We can improve on current practices. I suggest that members of Parliament – and the prime minister – be required to examine proposed amendments from the Senate with an open mind and justify their response, instead of rejecting such proposals out of hand, and with no explanation, under the excuse that they come from nonelected senators.
I suggest further that the prime minister be legally required to justify his Senate nominations formally. Rather than informing us through discreet Friday evening press releases, let him present them in House speeches and Senate appearances. Let him explain why the new senators can be expected to make excellent legislators and help the Senate represent regions and minorities effectively.
In addition, the Senate’s independence must be better protected. Specifically, Senate committee members and chairs should be selected internally by the Senate with no interference from the prime minister.

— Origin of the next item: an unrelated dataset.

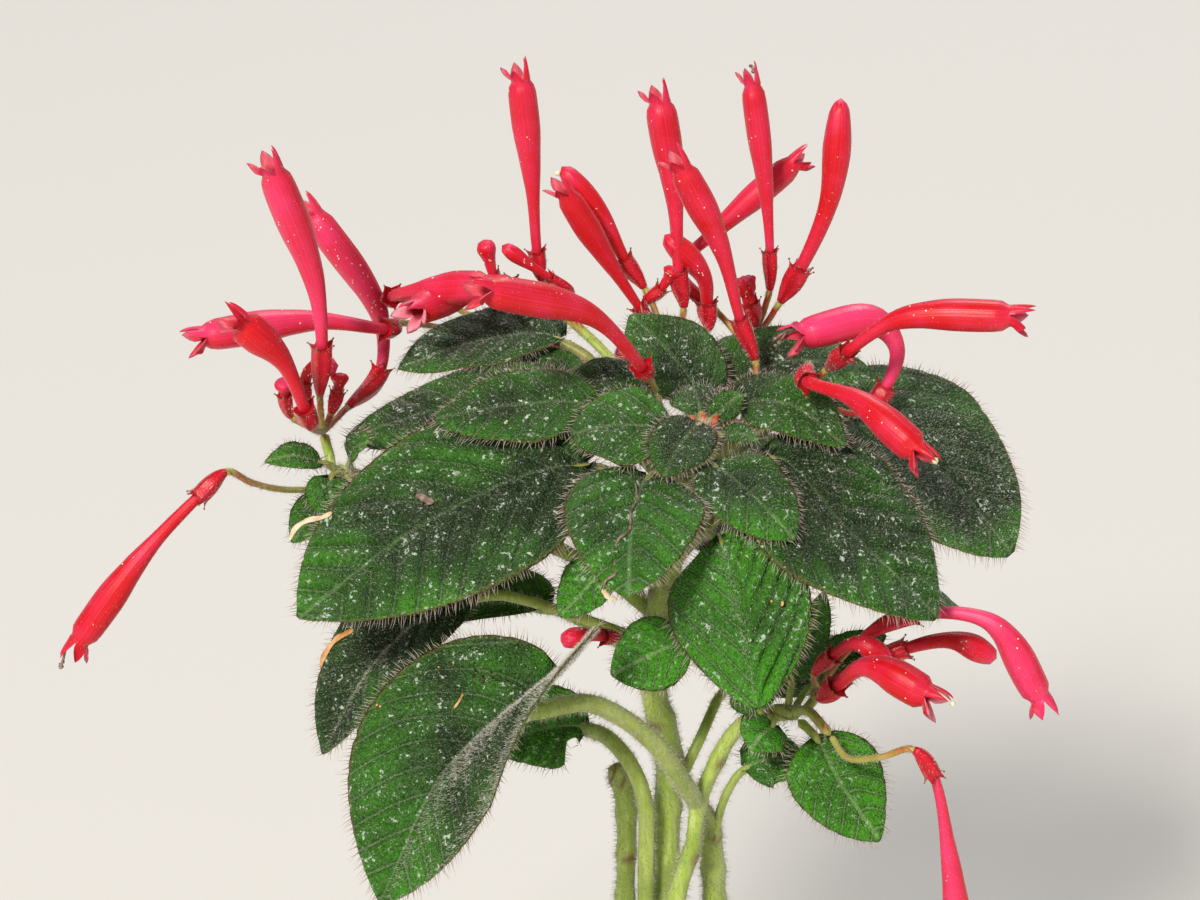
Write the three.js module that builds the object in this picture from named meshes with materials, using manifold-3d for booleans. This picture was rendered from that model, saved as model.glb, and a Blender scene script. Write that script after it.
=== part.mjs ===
// Potted sinningia lineata: a hairy rosette of quilted leaves on short stems, with slender red
// tubular flowers above, beside and below it, in a plain round nursery pot.
// Millimetres, +Z up. The origin is the middle of the pot's base, and the show side faces -Y.

import * as THREE from 'three';
import { mergeVertices } from 'three/addons/utils/BufferGeometryUtils.js';
import Module from 'manifold-3d';

const wasm = await Module();
wasm.setup();

// Driving dimensions of the pot and its soil
const POT_HEIGHT = 100;
const POT_BASE_RADIUS = 41;
const POT_RIM_RADIUS = 57;
const POT_WALL = 2.2;
const POT_FLOOR = 3;
const RIM_HEIGHT = 13;
const RIM_STEP = 2.4;
const POT_SIDES = 32;
const DRAIN_HOLES = 5;
const DRAIN_HOLE_RADIUS = 4;
const DRAIN_CIRCLE = 26;
const SOIL_LEVEL = 91;
const SOIL_CROWN = 2;

// The woody root stock, half sunk in the soil
const TUBER_CENTRE = [1, 0, 89];
const TUBER_RADII = [20, 19, 14];

// The knob of young growth on top of the main stem
const CROWN_CENTRE = [6.3, -10.3, 245];
const CROWN_RADII = [2.2, 2.2, 4.2];

// What keeps separate pieces clear of each other
const CLEARANCE = 0.35;

// Leaf blades
const PETIOLE_RADIUS = 1.1;
const RIB_THICKNESS = 1.2;
const MARGIN_THICKNESS = 0.75;
const TOOTH = 0.04;
const CAMBER = 0.1;

// Flower radii at girth 1, from the stalk to the mouth
const STALK_RADIUS = 0.65;
const FOOT_RADIUS = 0.75;
const HEAD_STEM_RADIUS = 1;
const LOBES = 5;
const FLOWER_SIDES = 2 * LOBES;
const NARROW_SHARE = 0.5;
const CALYX_RADIUS = 2;
const CALYX_TOOTH = { radius: 2.9, reach: 1.8 };
const CALYX_NOTCH = { radius: 1.9, reach: 0.9 };
const TUBE_PROFILE = [[0.04, 1.15], [0.33, 1.5], [0.6, 2.6], [0.83, 3.5], [1, 2.7]];
const BUD_PROFILE = [[0.06, 1.2], [0.4, 1.6], [0.75, 2.7], [0.92, 2.0], [1, 0.6]];
const HOOD_LOBE = { radius: 2.1, reach: 5 };
const SPREAD_LOBE = { radius: 3.9, reach: 3.2 };
const LOBE_NOTCH = { radius: 2.7, reach: 0.3 };
const THROAT = { depth: 1.6, radius: 0.9 };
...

Above all, fixing the Red Chamber and restoring its reputation requires hitting the right nails on the head. To avoid expense shenanigans, there needs to be more transparency: regular, statutory, external audits and verifications – for example, to ensure, even ahead of a nomination, that a senator’s principal residence is indeed located in the province he or she represents. Candidates’ background and credentials should be scrutinized. And there need to be more stringent requirements for session and committee attendance.
Tom Flanagan is right in saying that many improvements can be made to the Senate without touching the constitution. But first there must be a general understanding that an elected Senate is out of reach, blocked by an immovable elephant. On that basis, we can make best use of our energies, directing them toward giving ourselves the best possible house of sober second thought.
1 “The Senate Reform Bill: A Constitutional Danger for Canada,” Inroads, Summer/Fall 2012, pp. 71–81.